Within the organisation, she is regarded as the unofficial second-in-command to the secretary-general, Kofi Annan. Robinson is the only head of a UN agency to sit on the four main executive committees. She is also a member of the elite senior management group, and has spent as much time so far in UN headquarters in New York as in Geneva.

The former president has made waves in other ways. Her comment that the UN had "lost the plot" caused raised eyebrows among her staff in Geneva, according to one source.

A journalist puts it more bluntly. "They hit the roof. These people are career cowards. They've made a life out of running away from difficult situations. And now they're being challenged to make a stand."

A harsh judgment. But the UN has sometimes been ineffectual, and UNHCHR was invariably so since it was set up five years ago. But staff work hard and those in the field take incredible risks. The killing of five human rights monitors in Rwanda last February is a reminder of these risks.

Back in headquarters in Geneva, though, it's easy to get the impression that the paperwork and the committees, instead of being a means to an end, have become the end itself.

At the main UN site in Geneva, the Palais de Nations, you can walk for miles through seemingly endless corridors. The site is a world unto itself, with its own laundries, doctors, travel agents and shops.

Everyone works behind closed doors, preserving their individual fiefdoms in a building whose 1930s Stalinist architecture speaks of overweening bureaucracy.

The real world - of sorts - starts outside the security barriers. Here, one or other of the world's dispossessed or aggrieved are usually to be found demonstrating. This week it was turn of the Iraqis; next week marks international day of solidarity with the Palestinians.

Sensibly, Robinson has started with internal housekeeping. The move to the Palais Wilson will give UNHCHR brand identity: the hope is that the Palais will be to human rights what, say, the Eiffel tower is to Paris.

Senior vacancies are being re-advertised in the hope that they will be taken up by the developing countries. Robinson tore up an existing short-list which was dominated by applicants from the West.

Her principal adviser, Bride Rosney, is staying on until the summer to ease the transition: she originally intended to stay only a few months.

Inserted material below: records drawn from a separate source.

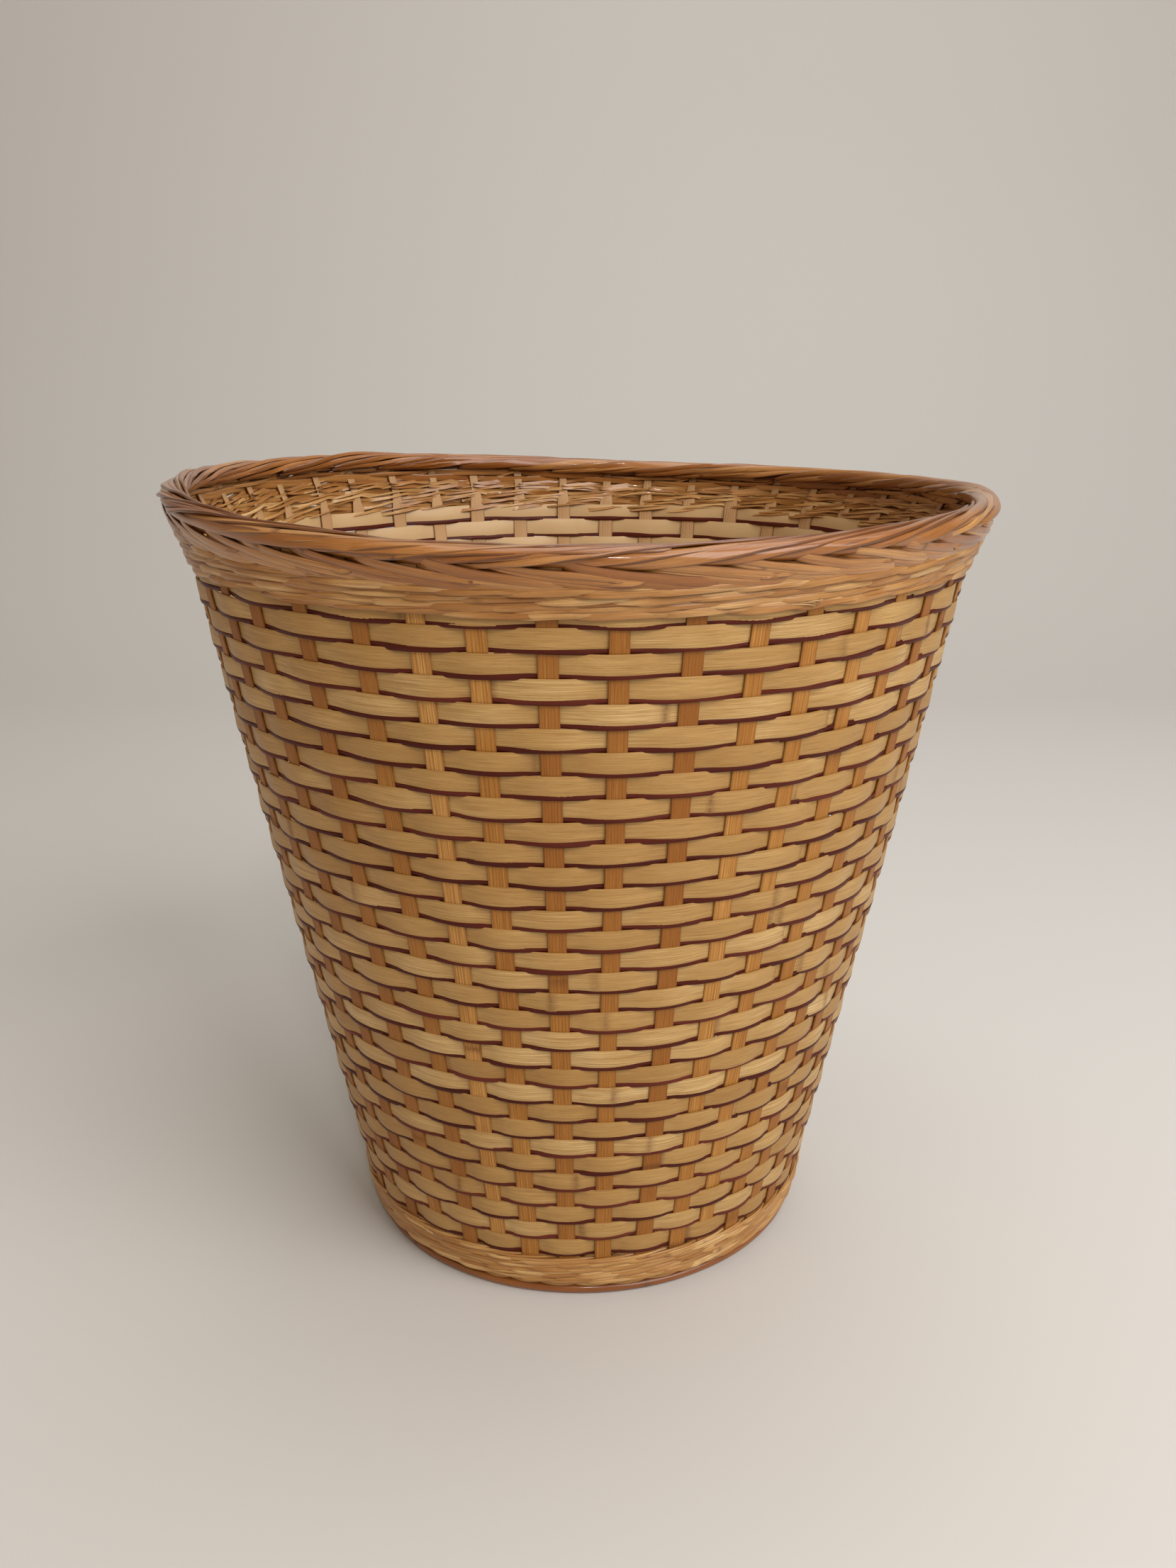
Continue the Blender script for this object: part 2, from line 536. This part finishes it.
def twine_rows(name, node, z0, phase, mat, swing, out, lift, pair, half_w, half_t, seed, per=8, frayed=()):
    """One row: three strands of thin shavings. Each strand climbs outside two
    stakes, then goes inside the third, under the next strand."""
    pc = Piece()
    g = np.random.default_rng(seed)
    n = STAKES * per
    for strand in range(3):
        for q in (-0.5, 0.5):
            start = int(g.integers(0, STAKES))
            s = start + np.arange(n + int(1.6 * per)) / per
            x = np.mod(s + phase + strand + 0.10 * np.sin(2 * math.pi * (s / 44.0 * 2 + g.random())), 3.0)
            # x = 0: inside a stake; x = 1 and 2: outside one
            near = np.minimum(x, 3.0 - x)
            c = 1.0 - 2.0 * np.exp(-(near / 0.50) ** 2.6)
            climb = np.where((x > 0.40) & (x < 2.60), (x - 1.5) / 1.1, 0.0)
            turn = np.where(x <= 0.40, -x / 0.40, np.where(x >= 2.60, (3.0 - x) / 0.40, climb))
            roam = wobble(s, g, (7.3, 3.7, 2.1), (0.26, 0.20, 0.10))
            r = wall_line(z0) + out + swing * c - 0.28 * turn * (c > 0) + 0.16 * q + 0.14 * roam
            z = z0 + lift * turn + pair * q * (0.72 + 0.28 * np.abs(c)) + roam * half_w * 0.5
            stop = smooth((s - s[-1] + 1.6) / 0.5) - (1 - smooth((s - s[0] - 1.4) / 0.5))
            r = r + 0.35 * stop * half_t
            a = angle_at(s)
            P = place(a, r, z)
            L = np.concatenate([[0], np.cumsum(np.linalg.norm(np.diff(P, axis=0), axis=1))])
            hw = half_w * (1.14 if q < 0 else 0.66) * (1 + wobble(L, g, (90, 47, 23), (0.18, 0.14, 0.08)))
            hw = hw * (0.50 + 0.56 * smooth((near - 0.20) / 0.60))
            W, T = wall_frame(a, SLOPE - 0.26 * np.clip(c, -0.5, 1) + wobble(s, g, (3.9, 2.3), (0.18, 0.16)) - 0.18 * q)
            pc.strip(P, W, T, hw, half_t * (1 + wobble(L, g, (43,), (0.12,))), FULL,
                     0.20 * g.normal() + wobble(L, g, (110, 37), (0.28, 0.18)), g.random() * 9,
                     knots(L, g, (130, 320), 1.0))
    # a broken end: split fibres that stand a little off the wall
    for at in frayed:
        for _ in range(9):
            t = np.linspace(0, 1, 12)
            run = g.uniform(2.2, 4.4)
            a = at + run * (t - 1) + g.uniform(-0.5, 0.9)
            r = wall_line(z0) + out + swing + 0.2 + g.uniform(0.3, 1.5) * t ** 1.6
            z = z0 - 0.2 + g.uniform(-0.7, 0.8) + g.uniform(-1.3, 1.8) * t ** 2
            W, T = wall_frame(a, SLOPE + g.uniform(-0.5, 0.5))
            pc.strip(place(a, r, z), W, T, g.uniform(0.22, 0.48) * (1 - 0.5 * t), 0.16, FLAT3, 0.3 + 0.2 * g.normal(),
                     g.random() * 9, 0.5 * t ** 3)
    return pc.build(name, node, mat)


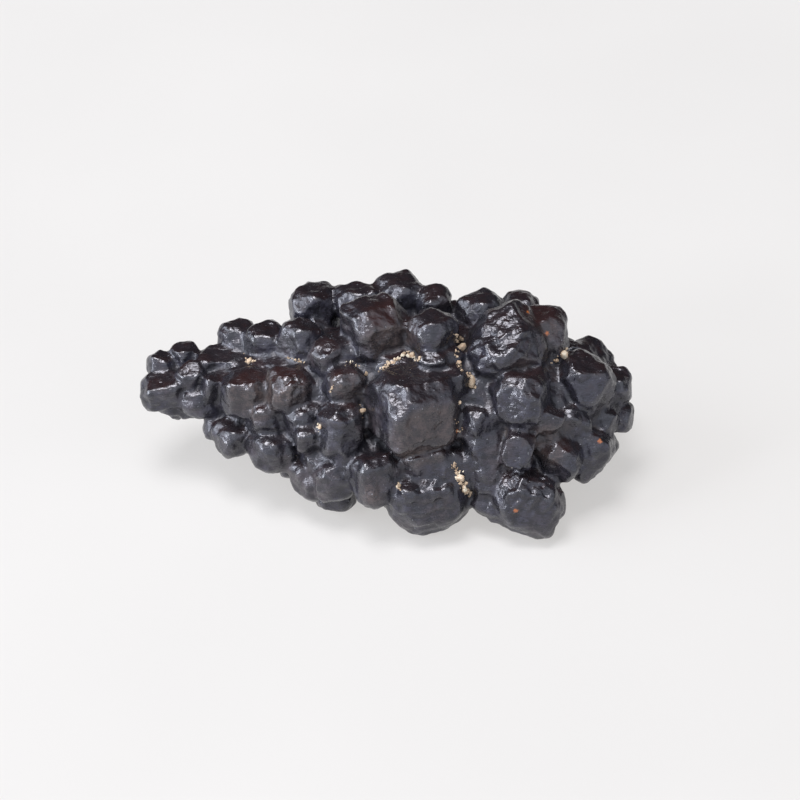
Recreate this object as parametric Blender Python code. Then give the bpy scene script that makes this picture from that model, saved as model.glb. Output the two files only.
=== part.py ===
"""A prophecy stone: a spindle of iron-oxide crystals that grew together as one piece.

Crystals stud a tapering core. The stone lies on its side along X, its narrow tip at -X, and rests on
its lowest crystals. The crystals of the front are listed as they are seen by someone who looks at that
side from above; those of the back and the underside follow a rule round the core.
"""

import math
import random
from collections import namedtuple

import bmesh
import bpy
from mathutils import Matrix, Vector

# Driving dimensions
MM = 0.001
LOOK_DOWN = math.radians(38)  # how far above the horizon the front is looked at
SPINE_AT = Vector((1.5, 0.2, 11.0)) * MM  # the middle of the core's line, above the surface
CORNER_CUT = 0.29  # share of a crystal's half diagonal that its corner facets take off
EDGE_CUT = 0.19  # share of the half diagonal of a side that its edge facets take off
CUT_SPREAD = 0.45  # how unequal the facets of one crystal are
PLAIN_BELOW = 1.95  # mm; a crystal with a smaller half width has no facets along its edges
ROOT_SIDES = 6
ROOT_AT_CORE = 1.3  # radii of a crystal's root, in shares of the crystal's least half width
ROOT_AT_CRYSTAL = 0.8
ROOT_LEAN = 0.9  # a root starts this share of the way out along the core
OUTLYING = 0.5  # half widths by which a crystal clears the core before it needs a root

# The core's profile: millimetres along the stone from its middle, and radius
CORE_PROFILE = [
    (-31.6, 0.0),
    (-31.0, 1.2),
    (-28.0, 2.1),
    (-22.0, 3.7),
    (-16.0, 5.5),
    (-10.0, 7.4),
    (-3.0, 8.8),
    (6.0, 9.2),
    (14.0, 8.8),
    (20.0, 7.4),
    (25.0, 4.4),
    (27.5, 2.0),
    (28.0, 0.0),
]
CORE_SIDES = 16
CORE_RINGS = 14
CORE_MIDDLE = Vector((0.0, 1.1, 1.4))  # mm; how far the core's line is lifted halfway along
CORE_LIFT_AT_TIP = 2.0  # mm that the core's line rises from its middle to the tip, as seen
CORE_DROP_AT_BASE = 1.4  # mm that it falls to the blunt end

# The crystals of the back and the underside
RINGS = 11
RING_FIRST = -27.0  # mm along the stone of the first ring
RING_STEP = 5.1  # mm from one ring to the next
RING_MIDDLE = 3.0  # mm along the stone of the largest crystals
RING_SPAN = 34.0  # mm from there to where the sizes have fallen to the least
RING_SIZE_AT_MIDDLE = 3.1  # half widths in mm
RING_SIZE_AT_ENDS = 1.3
RING_SPACING = 2.25  # how many half widths lie between two neighbours of a ring
RING_BEDDING = 0.8  # half widths from the core's skin to a crystal's middle
RING_JITTER = 1.2  # mm to either side along the stone
RING_JITTER_OUT = 0.8  # mm in or out
RING_JITTER_ROUND = 0.3  # half widths round the core
RING_CLEARANCE = 1.2  # half widths kept between a crystal's middle and the surface, plus up to a millimetre
RING_TUMBLE = 55  # degrees that a crystal may turn each way
RING_SEED = 11
RING_SIZE_SPREAD = (0.7, 0.85, 1.0, 1.15, 1.4)  # shares of the ring's size that its crystals have
RING_FROM = math.radians(119)  # the angles round the core between which the widest rings run
RING_TO = math.radians(266)
RING_DRAW_IN = math.radians(20)  # how much shorter than that the smallest rings are at each end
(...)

Robinson tends to start her day around 8.30 a.m., an hour earlier than most UN staff, and takes her work home with her around 7 p.m. Her husband, Nick, is working on another book, while her son, Aubrey, has adjusted well to school in Geneva. Her first field trip, to Rwanda, starts next week.

UNHCHR employs about 200 staff in Geneva and a similar number in field operations in about a dozen human rights "hot spots". The annual budget is about £30 million, but almost half comes in voluntary contributions from Western governments, and is extremely vulnerable to cuts. Robinson has written to all governments looking for money but hasn't had any good news yet.

These days, Robinson aides are doing all they can to dampen expectations. There will be no quick fixes to the world's problems, no "finger-pointing" at the evildoers.

"Human rights is not about tactics, procedures, resolutions and mechanisms," says Robinson. "Human rights begin and end with a determination to secure a life of dignity - a truly human quality of life - for all the people in whose names we act."

Her stress on the importance of social, economic and cultural rights, and not just political rights, has irked conservative commentators. This is just the kind of talk that lets the bad guys off the hook, they claim.

Robinson has gone native, as only a Western representative depending on the support and co-operation of developing countries can. Her advisers claim Western media coverage of human rights issues is "unbalanced".

Consider China, which has locked up and tortured political dissenters and has occupied Tibet since 1959. In the same time, the number of Chinese living in absolute poverty has fallen by 200 million. In the Robinson view, China should be given credit for improving the lot of its people.

In a recent CNN interview, she was pressed on what she was going "to do about" China. She pointed out that two countries had failed to ratify the UN Convention on the rights of the child. One was Somalia, which hasn't had a functioning government for seven years. The other was the US.

Robinson has said she wants to be a "moral voice" for human rights, but can she also be a "moral force"? Article 2.7 of the UN Charter forbids interference in the internal affairs of countries, but this is where most abuses take place.

The High Commissioner can speak out. She can appoint special rapporteurs, draw up reports. And then what? Robinson's real contribution may lie in making the entire UN a more effective organisation, one that is taken more seriously by governments both large and small.

"It could be 15 or 20 years before we know she's made a difference," says one of her aides. And before we know whether the Palais Wilson is to be the scene of another heroic Irish failure.